• **AIM**
Write out again, unaltered, the lines from the start through the line containing "return point, normal, along, upward".

-- Start of DATASET CONTENT --

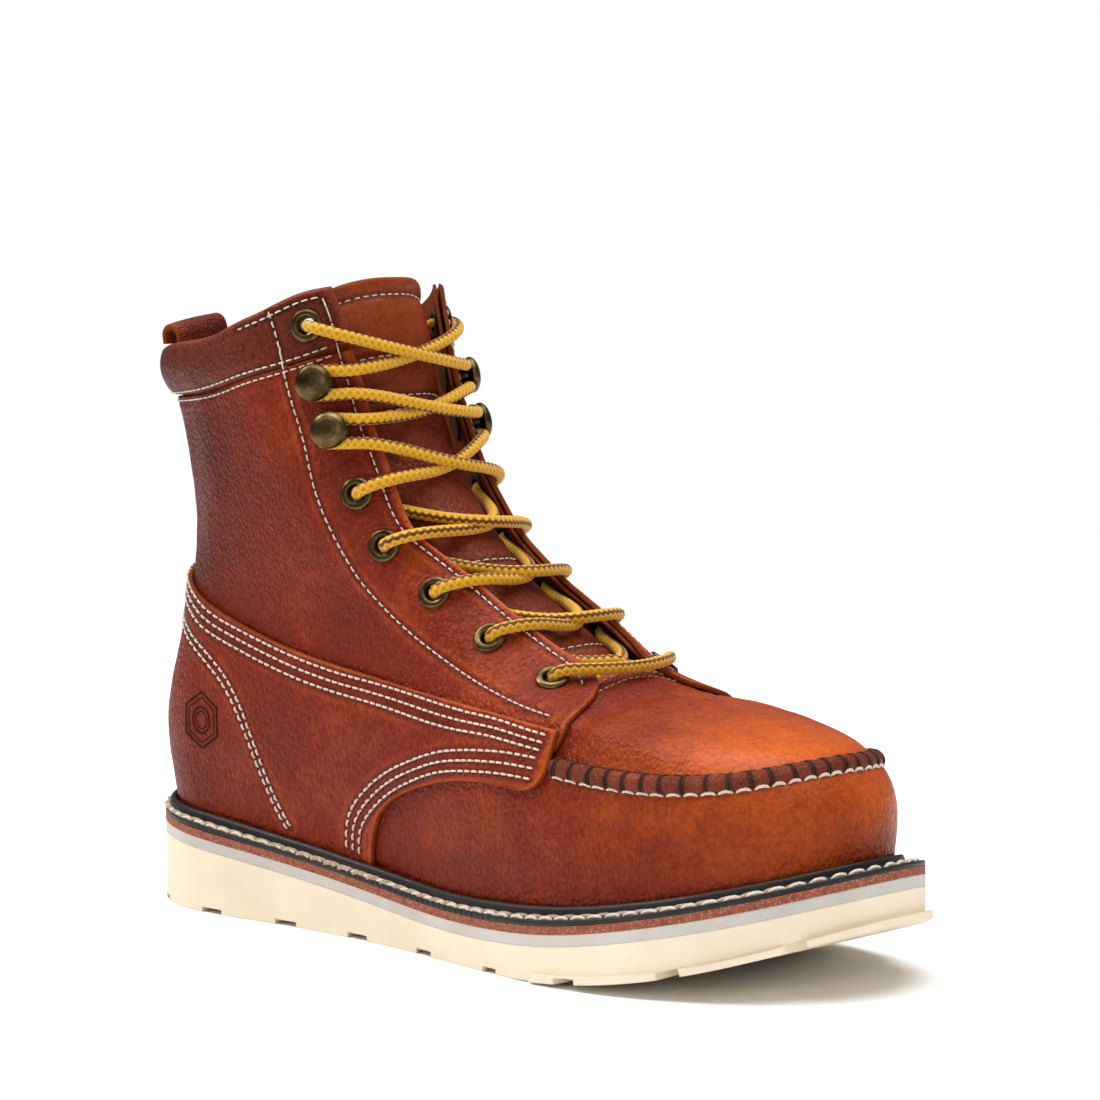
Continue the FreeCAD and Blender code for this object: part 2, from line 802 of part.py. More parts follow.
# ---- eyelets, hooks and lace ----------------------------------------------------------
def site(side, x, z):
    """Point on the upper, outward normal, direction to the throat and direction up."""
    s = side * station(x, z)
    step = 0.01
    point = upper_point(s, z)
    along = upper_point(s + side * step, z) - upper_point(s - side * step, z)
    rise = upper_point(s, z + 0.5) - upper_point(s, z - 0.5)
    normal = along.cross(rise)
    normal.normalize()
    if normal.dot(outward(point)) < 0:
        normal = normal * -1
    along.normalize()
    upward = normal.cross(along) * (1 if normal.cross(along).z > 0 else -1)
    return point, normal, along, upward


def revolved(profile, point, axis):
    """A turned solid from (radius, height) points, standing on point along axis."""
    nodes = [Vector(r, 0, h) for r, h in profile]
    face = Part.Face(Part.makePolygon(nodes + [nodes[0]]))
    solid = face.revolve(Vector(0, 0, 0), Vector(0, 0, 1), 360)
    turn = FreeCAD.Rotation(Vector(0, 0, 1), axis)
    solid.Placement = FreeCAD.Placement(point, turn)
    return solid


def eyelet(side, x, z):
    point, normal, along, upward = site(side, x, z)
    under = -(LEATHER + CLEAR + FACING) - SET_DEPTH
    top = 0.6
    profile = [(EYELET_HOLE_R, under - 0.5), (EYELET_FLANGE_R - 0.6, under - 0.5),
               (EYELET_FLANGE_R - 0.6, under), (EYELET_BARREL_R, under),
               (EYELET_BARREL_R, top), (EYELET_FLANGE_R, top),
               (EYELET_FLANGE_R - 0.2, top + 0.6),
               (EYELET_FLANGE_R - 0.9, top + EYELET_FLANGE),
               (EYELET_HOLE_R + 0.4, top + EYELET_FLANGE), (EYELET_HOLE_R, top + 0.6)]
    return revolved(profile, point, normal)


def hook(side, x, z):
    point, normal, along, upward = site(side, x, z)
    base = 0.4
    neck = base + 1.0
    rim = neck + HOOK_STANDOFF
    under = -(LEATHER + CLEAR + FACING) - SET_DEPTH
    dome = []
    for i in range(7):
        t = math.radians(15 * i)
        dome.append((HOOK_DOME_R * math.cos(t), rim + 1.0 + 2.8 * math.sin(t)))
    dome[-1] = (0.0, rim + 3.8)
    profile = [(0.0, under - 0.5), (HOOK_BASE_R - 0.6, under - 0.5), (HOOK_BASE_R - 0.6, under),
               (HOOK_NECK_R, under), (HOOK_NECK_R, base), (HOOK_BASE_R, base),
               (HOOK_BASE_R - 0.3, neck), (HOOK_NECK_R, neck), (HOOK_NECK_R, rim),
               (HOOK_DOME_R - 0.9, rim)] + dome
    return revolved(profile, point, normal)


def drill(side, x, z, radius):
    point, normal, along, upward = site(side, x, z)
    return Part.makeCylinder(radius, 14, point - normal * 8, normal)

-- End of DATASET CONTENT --

• **FINISHED TASK**
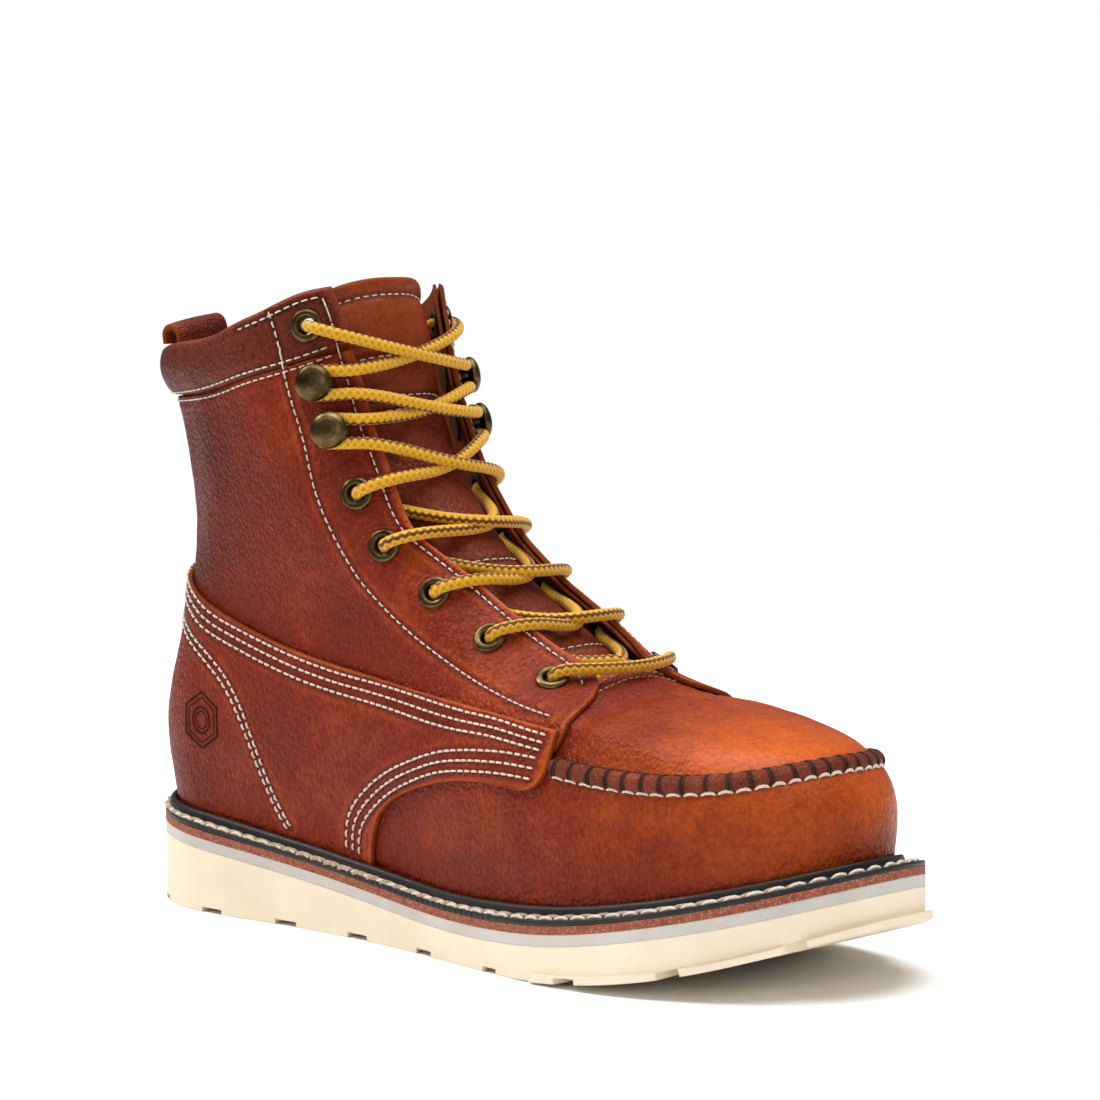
Continue the FreeCAD and Blender code for this object: part 2, from line 802 of part.py. More parts follow.
# ---- eyelets, hooks and lace ----------------------------------------------------------
def site(side, x, z):
    """Point on the upper, outward normal, direction to the throat and direction up."""
    s = side * station(x, z)
    step = 0.01
    point = upper_point(s, z)
    along = upper_point(s + side * step, z) - upper_point(s - side * step, z)
    rise = upper_point(s, z + 0.5) - upper_point(s, z - 0.5)
    normal = along.cross(rise)
    normal.normalize()
    if normal.dot(outward(point)) < 0:
        normal = normal * -1
    along.normalize()
    upward = normal.cross(along) * (1 if normal.cross(along).z > 0 else -1)
    return point, normal, along, upward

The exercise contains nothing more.